SSA to take wage reports online
SSA has upgraded its Web site to begin accepting wage reports from employers via the Internet on Jan. 2
The Social Security Administration has upgraded its Web site to begin accepting
wage reports from employers via the Internet on Jan. 2.
The agency announced Tuesday that it is already issuing personal identification
numbers and passwords to employers to conduct the secure filing of W-2 and
W-3 documents in 2001.
"It's all part of the drive for e-government. It's part of the wave
to provide more services to our customers, and we consider employers our
customers, too," said Mark Hinkle, a spokesman for SSA.
Employers are required annually to report employee wages and taxes to
SSA for the previous calendar year. SSA has been accepting electronic filing
of W-2s since 1998, when it launched the Online Wage Reporting Bulletin
Board Service. That was a dial-up service; the new system is Web-based.
Filing electronically is faster and provides the employer immediate
receipt notification and the ability to check the status of the submissions,
SSA said in announcing the system.
It also decreases the chance of error, according to Michael Mares, a
tax accountant and partner with Witt, Mares and Co., Newport News, Va. "The
less paper you have, the more accurate you're going to be," Mares said,
because there's less opportunity for human error.

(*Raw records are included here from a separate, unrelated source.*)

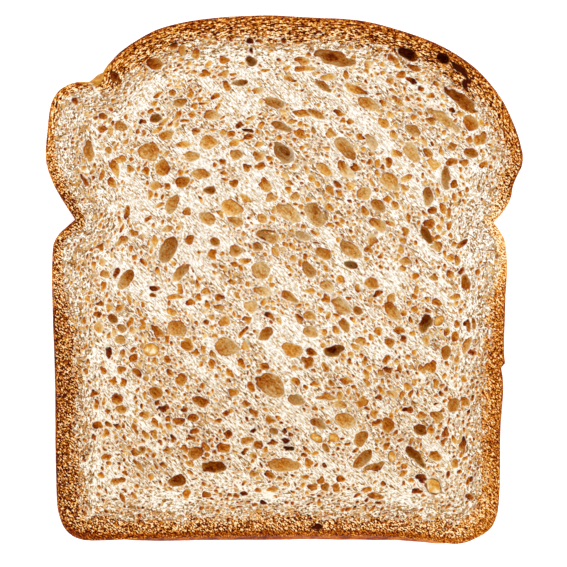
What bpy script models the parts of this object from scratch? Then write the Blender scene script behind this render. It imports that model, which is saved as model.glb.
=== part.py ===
"""One slice of pan bread with an overhanging crown, lying on its back face.

Metres, +Z up. The slice stands as it would on its heel in +Y: the crown is at +Y, the heel at -Y,
and the cut face that shows looks up along +Z. The origin is under the middle of the slice, on the
plane of the back face.

Places on the cut face are written in picture units, as (across, down) from the picture's upper left
corner, and to_plan() turns them into metres from the slice's real height.
"""
from __future__ import annotations

import math
import random
from dataclasses import dataclass

import bmesh
import bpy
from mathutils import Matrix, Vector

MM = 0.001

# Driving dimensions.
SLICE_HEIGHT = 130.0 * MM
SLICE_THICKNESS = 13.0 * MM
EDGE_SOFTENING = 0.5 * MM
OUTLINE_SPACING = 2.6 * MM
CRUST_WIDTH = 4.2 * MM

# The outer crust bellies out behind the cut face along the heel and across the left shoulder.
HEEL_LIP = 1.2 * MM
SHOULDER_BULGE = 0.5 * MM
WALL_RIPPLE = 0.18 * MM

# Picture units: where the slice's crown, heel and middle lie in the picture.
CROWN_DOWN = 15.0
HEEL_DOWN = 545.5
MIDDLE_ACROSS = 284.3
UNIT = SLICE_HEIGHT / (HEEL_DOWN - CROWN_DOWN)

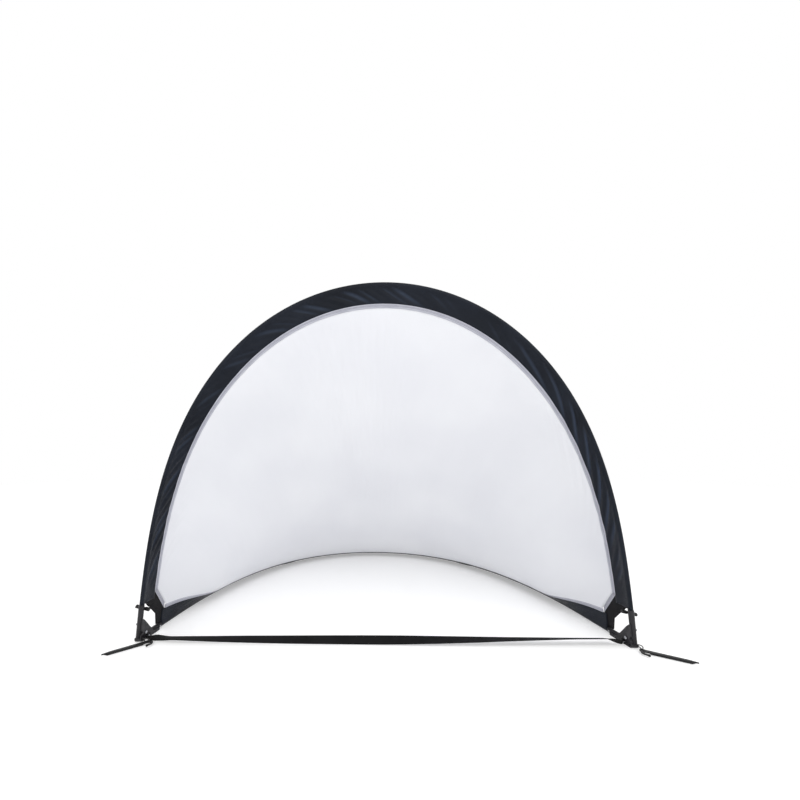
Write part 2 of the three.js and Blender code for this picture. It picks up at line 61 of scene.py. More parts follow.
# ---- Driving sizes ----
FOOT_SPAN = 1.48                # between the pole axes at hinge height
POLE_OFFSET = 0.014             # pole axis to hinge axis
POCKET_RADIUS = 0.008           # outside of the cloth round a pole
POCKET_BORE = 0.0069
BAND_REACH = 0.052              # pole axis to the inner edge of the band
BAND_HALF = 0.0008              # half of the band's two layers of cloth
TAPE_REACH = 0.0613             # pole axis to the inner edge of the binding tape
NET_HALF = 0.0005
NET_HANDLE = 0.3                # how far the net keeps a band's line, as a share of the way across
SAG_ANGLE = math.radians(20)    # how far the front band drops below 45 degrees at the middle
REAR_SIDE = math.radians(34)    # slope of the rear band near the feet and at the middle
REAR_MIDDLE = math.radians(15)
LEAN_START = 0.060              # distances behind the hinge between which the rear band leans over
LEAN_END = 0.340
SOCKET_LENGTH = 0.088
REAR_SOCKET = 0.080
SLEEVE_GAP = 0.0018
CHAMFER_TOP = (0.0384, 0.115)   # where the corner tape meets the two bands, behind and above the hinge
CHAMFER_BACK = (0.093, 0.0384)
CLOTH_STEP = 0.006
FINE_FOLD_SLANT = math.radians(27)      # wrinkles all round the band, to its length
FINE_FOLD_SPACING = 0.044
FINE_FOLD_HEIGHT = 0.0028
LONG_FOLD_SLANT = math.radians(16)      # longer ones on the right
LONG_FOLD_SPACING = 0.105
LONG_FOLD_HEIGHT = 0.0080
REAR_FOLD_SHARE = 0.25                  # height of the rear band's wrinkles beside the front band's
FERRULE_PLACE = 0.540           # from the middle of each pole to its joints
POCKET_SLIM = 0.66              # the pocket's thickness to its width, and how it swells over a ferrule
FERRULE_SWELL = 0.2
FERRULE_SPREAD = 0.04


# ---- Meshes ----
def make_piece(name, points, faces, uvs=None, smooth=True):
    mesh = bpy.data.meshes.new(name)
    mesh.from_pydata([tuple(map(float, p)) for p in points], [], [tuple(map(int, f)) for f in faces])
    if uvs is not None:
        corners = np.zeros(len(mesh.loops), int)
        mesh.loops.foreach_get("vertex_index", corners)
        layer = mesh.uv_layers.new(name="UVMap")
        layer.data.foreach_set("uv", np.asarray(uvs, float)[corners].ravel())
    mesh.polygons.foreach_set("use_smooth", [smooth] * len(mesh.polygons))
    mesh.validate()
    piece = bpy.data.objects.new(name, mesh)
    bpy.context.scene.collection.objects.link(piece)
    return piece


def strip_faces(rows, ring, first=0, stride=None, flip=False):
    """Quads between rows of ring points each, where a row's first point has the number first."""
    stride = stride or ring
    faces = []
    for k in range(rows - 1):
        for i in range(ring):
            p = k * stride + first + i
            q = k * stride + first + (i + 1) % ring
            face = (p, q, q + stride, p + stride)
            faces.append(face[::-1] if flip else face)
    return faces


def cap_faces(outline, holes):
    """Triangles over a flat section, numbered in the order of its points."""
    loops = [[Vector((x, y, 0)) for x, y in loop] for loop in (outline, *holes)]
    return tessellate_polygon(loops)


def smoothstep(low, high, value):
    t = np.clip((value - low) / (high - low), 0, 1)
    return t * t * (3 - 2 * t)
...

Also, "you can make an employer's life easier because it takes one less
step from a normally busy time of year. Usually you also have other payroll
reports to get out, you have to clear out the books," he said.
The downside will be for small businesses if electronic filing becomes
mandatory, he said. "You'd be surprised at the number of small businesses
who do not use a computer," he said, and businesses in remote areas may
face difficulty getting online.
For those employers, he said, the move to electronic filing could become
a new cost, one that would likely require government to exempt them from
electronic filing.
SSA's latest Web site is one of a number of employer-oriented electronic
services that federal agencies have been developing in recent years. In
1995, SSA, the Treasury Department, the Internal Revenue Service, the Labor
Department and the Small Business Administration signed two memorandums
of understanding on the importance of simplifying wage and tax reporting.
That same year, the five agencies launched the Simplified Tax and Wage
Reporting System, which President Clinton subsequently included among various
initiatives for reinventing government.